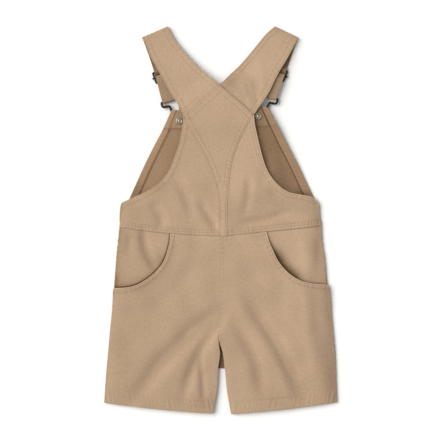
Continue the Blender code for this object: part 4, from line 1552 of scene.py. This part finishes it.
    def build(self) -> None:
        """Make the strap's cloth and sew it."""
        rows, on_back = self.stations()
        columns = 84 if self.side is Side.LEFT else 56
        shape, across, along = grid(columns, len(rows) - 1)
        x, y = between(rows[along], spaced(columns, 0.2)[across])
        back_z = self.top(x, y) - STRAP_CLOTH / 2
        blend = ease((along - np.argmax(on_back) + 1) / 8.0)
        flat_z = self.lie.base(x, y) + STRAP_CLOTH / 2
        lying_z = flat_z + (back_z - flat_z) * blend
        place(shape, x, y, np.where(on_back[along], lying_z, rows[along, 4]))
        if self.side is Side.LEFT:
            bmesh.ops.reverse_faces(shape, faces=shape.faces[:])
        name = f"strap_piece_{self.side.word}"
        piece = keep(name, shape, OUTSIDE)
        # Painted shade on the front run; the back run gets its tone with painted light and shade
        tone = PLAIN_TONE + np.where(on_back[along], self.wear_and_painted_shading(x, y), FRONT_RUN_SHADE[self.side])
        lay_grain(piece.data, self.grain * -self.side.value, lambda _x, _y: tone)
        wall = piece.modifiers.new("wall", "SOLIDIFY")
        wall.thickness = STRAP_CLOTH * MM
        wall.offset = 0.0
        wall.material_offset = 1
        piece.data.materials.append(INSIDE.material())
        soften(piece, CLOTH_EDGE)
        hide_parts(f"strap_{self.side.word}")
        width, length, area = self.cut(rows)
        self.sewing.topstitch(f"strap_stitches_{self.side.word}", self.seams, self.top)
        log.info("%s: %.0f mm long as cut", name, length / MM)

    def cut(self, rows: Array) -> tuple[float, float, float]:
        """Width, length and area of the strap as cut, in metres."""
        middle = np.column_stack([(rows[:, :2] + rows[:, 2:4]) / 2, rows[:, 4]])
        middle[rows[:, 4] == 0.0, 2] = self.shoulder_z
        steps = np.linalg.norm(np.diff(middle, axis=0), axis=1)
        widths = np.linalg.norm(rows[:, 2:4] - rows[:, :2], axis=1)
        area = ((widths[1:] + widths[:-1]) / 2 * steps).sum()
        return widths.max() * MM, steps.sum() * MM, area * MM * MM


def smooth_path(points: Array, closed: bool, rounds: int = 3) -> Array:
    """Cut a path's corners until it is round."""
    for _ in range(rounds):
        ahead = np.roll(points, -1, axis=0)
        if not closed:
            points, ahead = points[:-1], ahead[:-1]
        pairs = np.stack([0.75 * points + 0.25 * ahead, 0.25 * points + 0.75 * ahead], axis=1)
        points = pairs.reshape(-1, points.shape[1])
    return points


def wire(path: Array, radius: float, closed: bool, segments: int = 14) -> bmesh.types.BMesh:
    """Bend a round wire along a level path.

    Args:
        path: the wire's centre line, in millimetres.
        radius: the wire's radius, in millimetres.
        closed: whether its ends meet.
        segments: sides of its section.

    Returns:
        The wire as a bmesh in metres.
    """
    shape = bmesh.new()
    rings = []
    count = len(path)
    for index in range(count):
        before = path[index - 1] if closed or index else path[index]
        after = path[(index + 1) % count] if closed or index < count - 1 else path[index]
        run = Vector(after - before).normalized()
        turn = run.to_track_quat("Z", "Y").to_matrix().to_4x4()
        place = Matrix.Translation(Vector(path[index]) * MM) @ turn
        ring = bmesh.ops.create_circle(
            shape, segments=segments, radius=radius * MM, matrix=place, cap_ends=False
        )["verts"]
        rings.append(ring)
    pairs = list(zip(rings[:-1], rings[1:])) + ([(rings[-1], rings[0])] if closed else [])
    for pair in pairs:
        edges = {
            edge
            for circle in pair
            for vertex in circle
            for edge in vertex.link_edges
            if edge.other_vert(vertex) in circle
        }
        bmesh.ops.bridge_loops(shape, edges=list(edges))
    if not closed:
        bmesh.ops.contextual_create(shape, geom=rings[0])
        bmesh.ops.contextual_create(shape, geom=rings[-1])
    bmesh.ops.recalc_face_normals(shape, faces=shape.faces[:])
    return shape


def turned(profile: Table, centre: Row, steps: int = 40) -> bmesh.types.BMesh:
    """Turn a profile of radius and height about an upright axis.

    Args:
        profile: rows of radius and height, in millimetres, from the axis back to it.
        centre: plan position of the axis, in millimetres.
        steps: sides of the turned shape.

    Returns:
        The shape as a bmesh in metres.
    """
    shape = bmesh.new()
    spots = [shape.verts.new((radius * MM, 0.0, z * MM)) for radius, z in profile]
    edges = [shape.edges.new(pair) for pair in zip(spots[:-1], spots[1:])]
    bmesh.ops.spin(
        shape, geom=spots + edges, cent=(0, 0, 0), axis=(0, 0, 1), angle=2 * math.pi,
        steps=steps, use_merge=True,
    )
    bmesh.ops.remove_doubles(shape, verts=shape.verts, dist=1e-6)
    bmesh.ops.recalc_face_normals(shape, faces=shape.faces[:])
    bmesh.ops.translate(shape, verts=shape.verts, vec=(centre[0] * MM, centre[1] * MM, 0.0))
    return shape


# One side of a hook from its strap bar to the foot of its keyhole: across, along
HOOK_SIDE: Table = (
    (16.9, -2.95), (18.0, -1.6), (18.0, 2.6), (16.8, 4.9), (9.4, 5.1), (7.6, 6.2),
    (7.0, 8.4), (7.0, 20.0), (5.6, 25.5), (3.8, 30.0),
)


@dataclass
class Fastening:
    """Hook, slider, tack button and the tack's back at one end of the bib."""

    strap: Strap
    lie: Lie
    hook_wire: float = 1.7
    slider_wire: float = 1.35
    half_width: float = 18.4
    bar_half: float = 21.8
    head_radius: float = 8.0
    head_height: float = 2.4
    shank_radius: float = 2.2
    tack_radius: float = 5.2
    corner: float = 2.6

    def hook(self) -> None:
        """Bend the hook."""
        strap = self.strap
        middle = (strap.end_outer + strap.end_inner) / 2
        across = strap.end_inner - strap.end_outer
        across = across / np.linalg.norm(across)
        along = np.array([-across[1], across[0]])
        if along[1] > 0:
            along = -along
        reach = np.array(BUTTON[strap.side]) - middle
        foot, drift = float(reach @ along), float(reach @ across)
        keyhole = arc(0.0, foot, HOOK_SIDE[-1][0], range(0, 181, 20))
        loop = [*HOOK_SIDE, *keyhole, *[(-wide, down) for wide, down in reversed(HOOK_SIDE)]]
        path = []
        for wide, down in loop:
            aside = wide + drift * min(1.0, max(0.0, down) / foot)
            path.append((*(middle + across * aside + along * down), strap.hook_z))
        shape = wire(smooth_path(np.array(path), True, 2), self.hook_wire, True)
        piece = keep(f"hook_wire_{strap.side.word}", shape, IRON)
        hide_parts(f"hook_{strap.side.word}")

    def slider(self) -> None:
        """Bend the slider's frame and its cross bar."""
        strap = self.strap
        share = SLIDER_ALONG[strap.side] / strap.length
        start = strap.outer + (strap.end_outer - strap.outer) * share
        end = strap.inner + (strap.end_inner - strap.inner) * share
        centre, across = (start + end) / 2, (end - start) / np.linalg.norm(end - start)
        along = np.array([across[1], -across[0]])
        cut = self.corner
        path = []
        for way_across, way_along in ((1, 1), (-1, 1), (-1, -1), (1, -1)):
            for less_across, less_along in ((0.0, cut), (0.0, 0.0), (cut, 0.0)):
                wide = way_across * (self.half_width - less_across)
                down = way_along * (strap.slider_half_length - less_along)
                path.append((*(centre + across * wide + along * down), strap.slider_z))
        order = [0, 1, 2, 5, 4, 3, 6, 7, 8, 11, 10, 9]
        ring = smooth_path(np.array(path)[order], True, 2)
        shape = wire(ring, self.slider_wire, True)
        piece = keep(f"slider_frame_{strap.side.word}", shape, IRON)
        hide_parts(f"slider_{strap.side.word}")
        reach = across * self.bar_half
        tips = [(*(centre + tip), strap.slider_z) for tip in (-reach, reach)]
        shape = wire(np.linspace(tips[0], tips[1], 6), self.slider_wire, False)
        bar = keep(f"slider_bar_{strap.side.word}", shape, IRON)
        soften(bar, 0.3)

    def button(self) -> None:
        """Turn the button under the bib and the tack's back on top of it."""
        side, spot = self.strap.side, BUTTON[self.strap.side]
        head, top = self.head_radius, self.head_height
        profile = (
            (0.0, 0.0), (head - 0.8, 0.0), (head - 0.2, 0.3), (head, 1.0), (head - 0.6, 1.9),
            (head - 2.2, top), (self.shank_radius + 0.4, top), (self.shank_radius, top + 0.4),
            (self.shank_radius, 5.2), (0.0, 5.2),
        )
        piece = keep(f"tack_button_{side.word}", turned(profile, spot), ZINC)
        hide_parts(f"button_{side.word}")
        x, y = (np.array([value]) for value in spot)
        seat = float(self.lie.bib(x, y)[0]) + LAYER + TURNED_HEM + 0.1
        rim = self.tack_radius
        profile = (
            (0.0, seat), (rim - 0.3, seat), (rim, seat + 0.3), (rim - 0.2, seat + 0.75),
            (rim - 0.9, seat + 1.05), (rim - 1.8, seat + 1.0), (rim - 2.5, seat + 0.72),
            (1.9, seat + 0.75), (1.3, seat + 1.15), (0.6, seat + 1.3), (0.0, seat + 1.32),
        )
        piece = keep(f"tack_back_{side.word}", turned(profile, spot), ZINC)
        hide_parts(f"button_back_{side.word}")

    def build(self) -> None:
        """Make all the metal of one side."""
        self.hook()
        self.slider()
        self.button()
        log.info("fastening_%s: hook, slider and button", self.strap.side.word)


@dataclass
class Studio:
    """Pale floor, soft light and a camera that looks straight down."""

    view_width: float = 0.66
    camera_height: float = 2.6
    camera_aside: float = 0.00045
    sensor: float = 36.0
    floor_size: float = 6.0
    floor_gap: float = 0.0003
    paper: Row = (0.93, 0.93, 0.93, 1.0)
    surround: Row = (1.0, 0.972, 0.935, 1.0)
    surround_strength: float = 0.45
    key_colour: Row = (1.0, 0.99, 0.975)
    key_strength: float = 3.6
    key_spread: float = 55.0
    key_from: Row = (-0.85, 0.32, 0.72)

    def floor(self) -> None:
        """Lay the floor."""
        shape = bmesh.new()
        bmesh.ops.create_grid(shape, x_segments=1, y_segments=1, size=self.floor_size)
        bmesh.ops.translate(shape, verts=shape.verts, vec=(0.0, 0.0, -self.floor_gap))
        mesh = bpy.data.meshes.new("floor")
        shape.to_mesh(mesh)
        shape.free()
        nodes = Nodes("floor_paper")
        nodes.shade(Base_Color=self.paper, Roughness=0.9, Specular_IOR_Level=0.1)
        mesh.materials.append(nodes.material)
        piece = bpy.data.objects.new("floor", mesh)
        bpy.context.scene.collection.objects.link(piece)

    def light(self) -> None:
        """Set a soft key from the left and an even surround."""
        world = bpy.data.worlds.new("studio")
        world.use_nodes = True
        sky = world.node_tree.nodes["Background"]
        sky.inputs[0].default_value = self.surround
        sky.inputs[1].default_value = self.surround_strength
        bpy.context.scene.world = world
        lamp = bpy.data.lights.new("key", "SUN")
        lamp.energy = self.key_strength
        lamp.angle = math.radians(self.key_spread)
        lamp.color = self.key_colour
        key = bpy.data.objects.new("key", lamp)
        key.rotation_mode = "QUATERNION"
        key.rotation_quaternion = Vector(self.key_from).to_track_quat("Z", "Y")
        bpy.context.scene.collection.objects.link(key)
        bpy.context.scene.view_settings.view_transform = "Standard"

    def camera(self) -> None:
        """Stand the camera straight above the garment."""
        data = bpy.data.cameras.new("camera")
        data.sensor_width = self.sensor
        data.lens = self.sensor * self.camera_height / self.view_width
        camera = bpy.data.objects.new("camera", data)
        camera.location = (-self.camera_aside, self.camera_aside, self.camera_height)
        bpy.context.scene.collection.objects.link(camera)
        bpy.context.scene.camera = camera

    def build(self) -> None:
        """Set up the whole studio."""
        self.floor()
        self.light()
        self.camera()


def main() -> None:
    """Dress every piece of the garment, in the order in which they lie."""
    logging.basicConfig(level=logging.INFO, format="%(name)s: %(message)s")
    lie, sewing = Lie(), Sewing()
    shorts = Shorts(lie, sewing)
    shorts.fronts()
    Bib(lie).build()
    shorts.facings()
    shorts.backs()
    Bodice(lie, sewing).build()
    for side in (Side.RIGHT, Side.LEFT):
        strap = Strap(side, lie, sewing)
        strap.build()
        Fastening(strap, lie).build()
    Studio().build()


if __name__ == "__main__":
    main()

-*-*-

--- EXERCISE BRIEF ---
In the listing above, please print only the lines from the first one to the line where "length / MM)" appears, exactly as written, both of those lines included.

--- RESPONSE TO THIS EXERCISE ---
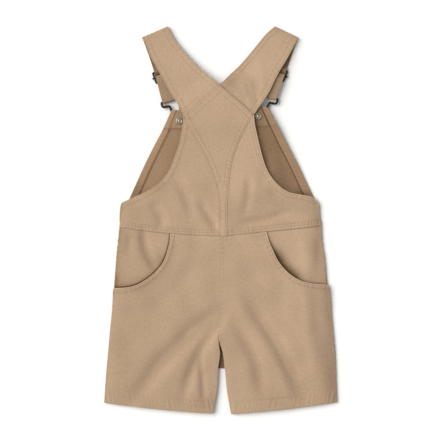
Continue the Blender code for this object: part 4, from line 1552 of scene.py. This part finishes it.
    def build(self) -> None:
        """Make the strap's cloth and sew it."""
        rows, on_back = self.stations()
        columns = 84 if self.side is Side.LEFT else 56
        shape, across, along = grid(columns, len(rows) - 1)
        x, y = between(rows[along], spaced(columns, 0.2)[across])
        back_z = self.top(x, y) - STRAP_CLOTH / 2
        blend = ease((along - np.argmax(on_back) + 1) / 8.0)
        flat_z = self.lie.base(x, y) + STRAP_CLOTH / 2
        lying_z = flat_z + (back_z - flat_z) * blend
        place(shape, x, y, np.where(on_back[along], lying_z, rows[along, 4]))
        if self.side is Side.LEFT:
            bmesh.ops.reverse_faces(shape, faces=shape.faces[:])
        name = f"strap_piece_{self.side.word}"
        piece = keep(name, shape, OUTSIDE)
        # Painted shade on the front run; the back run gets its tone with painted light and shade
        tone = PLAIN_TONE + np.where(on_back[along], self.wear_and_painted_shading(x, y), FRONT_RUN_SHADE[self.side])
        lay_grain(piece.data, self.grain * -self.side.value, lambda _x, _y: tone)
        wall = piece.modifiers.new("wall", "SOLIDIFY")
        wall.thickness = STRAP_CLOTH * MM
        wall.offset = 0.0
        wall.material_offset = 1
        piece.data.materials.append(INSIDE.material())
        soften(piece, CLOTH_EDGE)
        hide_parts(f"strap_{self.side.word}")
        width, length, area = self.cut(rows)
        self.sewing.topstitch(f"strap_stitches_{self.side.word}", self.seams, self.top)
        log.info("%s: %.0f mm long as cut", name, length / MM)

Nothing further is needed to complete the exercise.